> What needs to be done
The listing below should be copied in full, word for word.

> Data extract
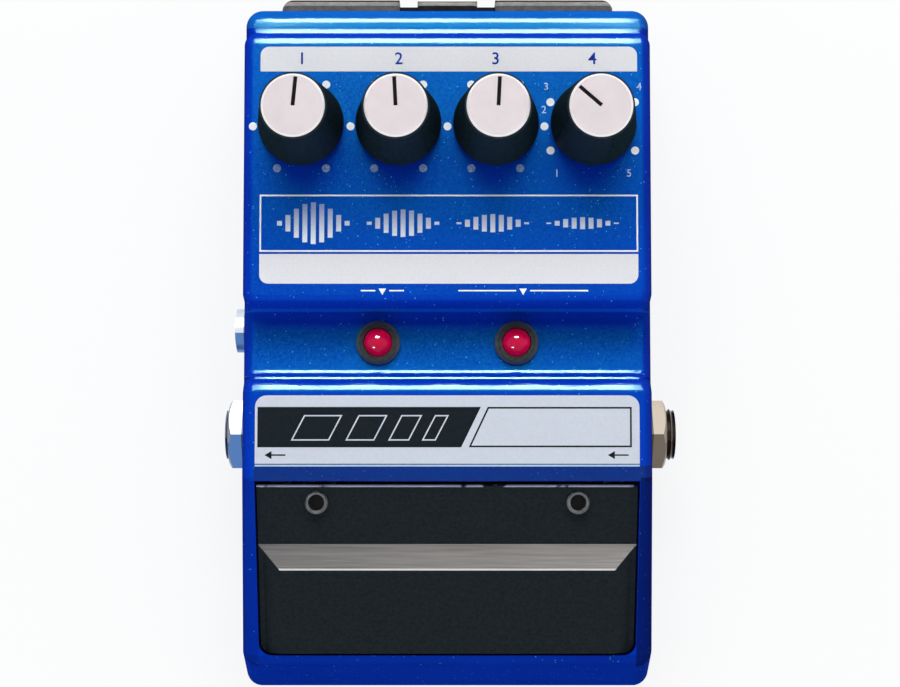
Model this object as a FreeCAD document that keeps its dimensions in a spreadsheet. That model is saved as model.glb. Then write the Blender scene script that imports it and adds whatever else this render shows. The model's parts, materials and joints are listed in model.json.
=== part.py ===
import FreeCAD, Part
import os
import re
import Sketcher
from FreeCAD import Placement, Rotation, Vector

# A small guitar delay pedal: a die-cast case with a hinged foot treadle, three level dials, a
# stepped selector, two indicator lamps, two side sockets and a power socket. All in millimetres.
# X runs to the player's right, Y to the rear of the case, Z up. The origin is on the floor,
# midway between the front of the case and the outer face of the rear bumpers.

os.makedirs("parts", exist_ok=True)
doc = FreeCAD.newDocument("delay_pedal")

# Driving sizes, one row each: name, value in millimetres or degrees, what it is.
DRIVING = [
    ("case_width", 75.6, "case width at the rim"),
    ("case_length", 124.55, "case length at the rim"),
    ("case_front", -63.5, "Y of the front of the rim"),
    ("rim_level", 2.0, "underside of the rim, also the sole's thickness"),
    ("draft", 4.4, "lean of the side walls from upright, degrees"),
    ("deck_level", 28.0, "rear ledge and lamp valley"),
    ("panel_level", 37.0, "control panel"),
    ("plateau_level", 33.0, "name-plate step between the lamps and the treadle"),
    ("lip_level", 23.0, "front lip"),
    ("lip_y", -57.4, "Y of the lip's front edge"),
    ("rear_ledge", 8.45, "panel's rear edge in front of the rear of the rim"),
    ("panel_rear_lean", 12.0, "lean of the panel's rear wall, degrees"),
    ("panel_front", 4.9, "Y of the panel's front wall at the valley"),
    ("ramp_foot", -5.9, "Y where the plateau's ramp meets the valley"),
    ("ramp_top", -7.7, "Y where the ramp meets the plateau"),
    ("slope_start", -24.5, "Y where the side rails start to fall"),
    ("wall", 2.6, "side wall at the rim"),
    ("roof", 2.4, "top wall"),
    ("case_corner", 3.0, "upright corner radius of the case"),
    ("panel_corner", 2.2, "upright corner radius of the raised panel"),
    ("top_edge", 1.8, "rounding of the upper edges"),
    ("well_corner", 2.2, "upright corner radius of the treadle well"),
    ("well_half", 33.3, "half width of the treadle well"),
    ("well_rear", -24.6, "Y of the well's rear wall"),
    ("well_front", -55.45, "Y of the well's front wall"),
    ("partition_rear", -23.2, "Y of the partition on the circuit side"),
    ("plate_thick", 1.2, "bottom plate"),
    ("plate_gap", 0.3, "gap round the bottom plate"),
    ("rim_lip", 1.6, "rim left round the bottom plate"),
    ("bumper_stand", 2.45, "rear bumpers behind the rim"),
    ("bumper_height", 18.0, "height of the rear bumpers"),
    ("bumper_start", 8.8, "inner end of a rear bumper, from the middle"),
    ("bumper_end", 30.4, "outer end of a rear bumper, from the middle"),
    ("tab_half", 5.5, "half width of the tab between the rear bumpers"),
    ("treadle_width", 66.0, "treadle"),
    ("treadle_rear", -25.2, "Y of the treadle's rear edge"),
    ("treadle_front", -55.1, "Y of the treadle's front edge"),
    ("treadle_high", 32.0, "treadle top at its rear edge"),
    ("treadle_low", 22.4, "treadle top at its front edge, beside the foot pad"),
    ("treadle_skin", 1.6, "treadle wall"),
    ("pad_rise", 1.5, "height of the raised foot pad"),
    ("pad_start", -35.85, "Y where the foot pad's bevel starts"),
    ("pad_flat", -40.2, "Y where the foot pad's flat starts"),
    ("pad_half", 29.3, "half width of the foot pad's flat"),
    ("pad_foot_half", 32.9, "half width of the foot pad at its foot"),
    ("hinge_y", -28.3, "Y of the hinge pins and release plungers"),
    ("hinge_z", 24.0, "height of the hinge pins"),
    ("hinge_x", 22.66, "release plungers, each side of the middle"),
    ("pin_radius", 0.8, "hinge cross pins"),
    ("release_stroke", 1.8, "travel of a release plunger"),
    ("plunger_radius", 2.0, "release plunger's head"),
    ("stem_radius", 1.1, "release plunger's stem"),
    ("running", 0.05, "radial clearance of a turning or sliding fit"),
    ("free_gap", 0.3, "clearance where pieces must not touch"),
    ("dial_setback", 15.96, "row of dials in front of the panel's rear edge"),
    ("dial_pitch", 16.7, "spacing of the dials"),
    ("knob_lift", 2.0, "knob's lower rim above the panel"),
    ("knob_base", 7.35, "knob radius at its lower rim"),
    ("knob_top", 5.5, "knob radius at the top"),
    ("knob_height", 15.2, "knob without its cap"),
    ("cap_radius", 5.2, "aluminium knob cap"),
    ("shaft_radius", 3.0, "dial shaft"),
    ("bush_radius", 3.5, "dial bushing"),
    ("lamp_x", 12.15, "lamps, each side of the middle"),
    ("lamp_y", -0.4, "Y of the lamps"),
    ("lamp_radius", 2.45, "lamp lens"),
    ("bezel_radius", 3.85, "lamp bezel"),
    ("socket_y", -16.4, "Y of the side sockets"),
    ("socket_z", 15.0, "height of all sockets"),
    ("plug_radius", 3.2, "bore for a quarter-inch plug"),
    ("thread_radius", 4.7, "side socket's threaded bushing"),
    ("nut_flats", 12.7, "side socket's nut across flats"),
    ("seat_x", 36.5, "spot face for the sockets, each side"),
    ("input_reach", 41.2, "X of the end of the input bushing"),
    ("output_reach", 40.1, "distance from the middle to the end of the output bushing"),
    ("power_y", 2.6, "Y of the power socket"),
    ("board_level", 5.2, "underside of the main board"),
    ("board_thick", 1.6, "circuit boards"),
    ("battery_long", 48.5, "nine-volt battery with its terminals"),
    ("battery_wide", 26.5, "nine-volt battery"),
    ("battery_high", 17.5, "nine-volt battery"),
    ("shelf_level", 9.0, "cast shelves beside the battery"),
    ("return_x", 28.9, "treadle springs, each side of the middle"),
    ("return_y", -38.0, "Y of the treadle springs"),
    ("return_seat", 25.0, "height of the treadle springs' upper seats"),
    ("switch_x", 29.6, "foot switch"),
    ("switch_y", -49.0, "foot switch"),
]
NAMES = {row[0] for row in DRIVING}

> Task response
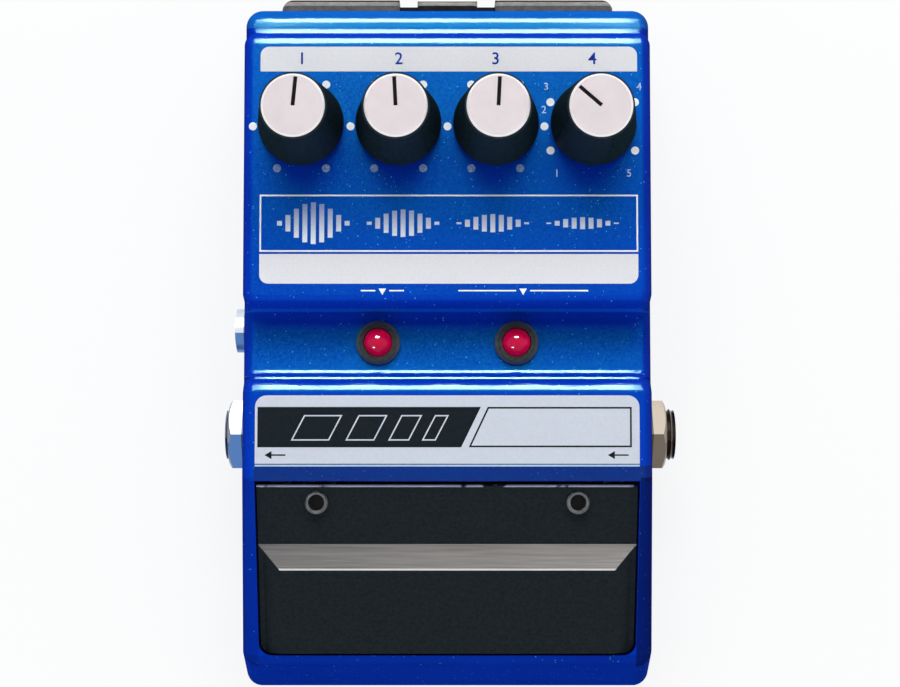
Model this object as a FreeCAD document that keeps its dimensions in a spreadsheet. That model is saved as model.glb. Then write the Blender scene script that imports it and adds whatever else this render shows. The model's parts, materials and joints are listed in model.json.
=== part.py ===
import FreeCAD, Part
import os
import re
import Sketcher
from FreeCAD import Placement, Rotation, Vector

# A small guitar delay pedal: a die-cast case with a hinged foot treadle, three level dials, a
# stepped selector, two indicator lamps, two side sockets and a power socket. All in millimetres.
# X runs to the player's right, Y to the rear of the case, Z up. The origin is on the floor,
# midway between the front of the case and the outer face of the rear bumpers.

os.makedirs("parts", exist_ok=True)
doc = FreeCAD.newDocument("delay_pedal")

# Driving sizes, one row each: name, value in millimetres or degrees, what it is.
DRIVING = [
    ("case_width", 75.6, "case width at the rim"),
    ("case_length", 124.55, "case length at the rim"),
    ("case_front", -63.5, "Y of the front of the rim"),
    ("rim_level", 2.0, "underside of the rim, also the sole's thickness"),
    ("draft", 4.4, "lean of the side walls from upright, degrees"),
    ("deck_level", 28.0, "rear ledge and lamp valley"),
    ("panel_level", 37.0, "control panel"),
    ("plateau_level", 33.0, "name-plate step between the lamps and the treadle"),
    ("lip_level", 23.0, "front lip"),
    ("lip_y", -57.4, "Y of the lip's front edge"),
    ("rear_ledge", 8.45, "panel's rear edge in front of the rear of the rim"),
    ("panel_rear_lean", 12.0, "lean of the panel's rear wall, degrees"),
    ("panel_front", 4.9, "Y of the panel's front wall at the valley"),
    ("ramp_foot", -5.9, "Y where the plateau's ramp meets the valley"),
    ("ramp_top", -7.7, "Y where the ramp meets the plateau"),
    ("slope_start", -24.5, "Y where the side rails start to fall"),
    ("wall", 2.6, "side wall at the rim"),
    ("roof", 2.4, "top wall"),
    ("case_corner", 3.0, "upright corner radius of the case"),
    ("panel_corner", 2.2, "upright corner radius of the raised panel"),
    ("top_edge", 1.8, "rounding of the upper edges"),
    ("well_corner", 2.2, "upright corner radius of the treadle well"),
    ("well_half", 33.3, "half width of the treadle well"),
    ("well_rear", -24.6, "Y of the well's rear wall"),
    ("well_front", -55.45, "Y of the well's front wall"),
    ("partition_rear", -23.2, "Y of the partition on the circuit side"),
    ("plate_thick", 1.2, "bottom plate"),
    ("plate_gap", 0.3, "gap round the bottom plate"),
    ("rim_lip", 1.6, "rim left round the bottom plate"),
    ("bumper_stand", 2.45, "rear bumpers behind the rim"),
    ("bumper_height", 18.0, "height of the rear bumpers"),
    ("bumper_start", 8.8, "inner end of a rear bumper, from the middle"),
    ("bumper_end", 30.4, "outer end of a rear bumper, from the middle"),
    ("tab_half", 5.5, "half width of the tab between the rear bumpers"),
    ("treadle_width", 66.0, "treadle"),
    ("treadle_rear", -25.2, "Y of the treadle's rear edge"),
    ("treadle_front", -55.1, "Y of the treadle's front edge"),
    ("treadle_high", 32.0, "treadle top at its rear edge"),
    ("treadle_low", 22.4, "treadle top at its front edge, beside the foot pad"),
    ("treadle_skin", 1.6, "treadle wall"),
    ("pad_rise", 1.5, "height of the raised foot pad"),
    ("pad_start", -35.85, "Y where the foot pad's bevel starts"),
    ("pad_flat", -40.2, "Y where the foot pad's flat starts"),
    ("pad_half", 29.3, "half width of the foot pad's flat"),
    ("pad_foot_half", 32.9, "half width of the foot pad at its foot"),
    ("hinge_y", -28.3, "Y of the hinge pins and release plungers"),
    ("hinge_z", 24.0, "height of the hinge pins"),
    ("hinge_x", 22.66, "release plungers, each side of the middle"),
    ("pin_radius", 0.8, "hinge cross pins"),
    ("release_stroke", 1.8, "travel of a release plunger"),
    ("plunger_radius", 2.0, "release plunger's head"),
    ("stem_radius", 1.1, "release plunger's stem"),
    ("running", 0.05, "radial clearance of a turning or sliding fit"),
    ("free_gap", 0.3, "clearance where pieces must not touch"),
    ("dial_setback", 15.96, "row of dials in front of the panel's rear edge"),
    ("dial_pitch", 16.7, "spacing of the dials"),
    ("knob_lift", 2.0, "knob's lower rim above the panel"),
    ("knob_base", 7.35, "knob radius at its lower rim"),
    ("knob_top", 5.5, "knob radius at the top"),
    ("knob_height", 15.2, "knob without its cap"),
    ("cap_radius", 5.2, "aluminium knob cap"),
    ("shaft_radius", 3.0, "dial shaft"),
    ("bush_radius", 3.5, "dial bushing"),
    ("lamp_x", 12.15, "lamps, each side of the middle"),
    ("lamp_y", -0.4, "Y of the lamps"),
    ("lamp_radius", 2.45, "lamp lens"),
    ("bezel_radius", 3.85, "lamp bezel"),
    ("socket_y", -16.4, "Y of the side sockets"),
    ("socket_z", 15.0, "height of all sockets"),
    ("plug_radius", 3.2, "bore for a quarter-inch plug"),
    ("thread_radius", 4.7, "side socket's threaded bushing"),
    ("nut_flats", 12.7, "side socket's nut across flats"),
    ("seat_x", 36.5, "spot face for the sockets, each side"),
    ("input_reach", 41.2, "X of the end of the input bushing"),
    ("output_reach", 40.1, "distance from the middle to the end of the output bushing"),
    ("power_y", 2.6, "Y of the power socket"),
    ("board_level", 5.2, "underside of the main board"),
    ("board_thick", 1.6, "circuit boards"),
    ("battery_long", 48.5, "nine-volt battery with its terminals"),
    ("battery_wide", 26.5, "nine-volt battery"),
    ("battery_high", 17.5, "nine-volt battery"),
    ("shelf_level", 9.0, "cast shelves beside the battery"),
    ("return_x", 28.9, "treadle springs, each side of the middle"),
    ("return_y", -38.0, "Y of the treadle springs"),
    ("return_seat", 25.0, "height of the treadle springs' upper seats"),
    ("switch_x", 29.6, "foot switch"),
    ("switch_y", -49.0, "foot switch"),
]
NAMES = {row[0] for row in DRIVING}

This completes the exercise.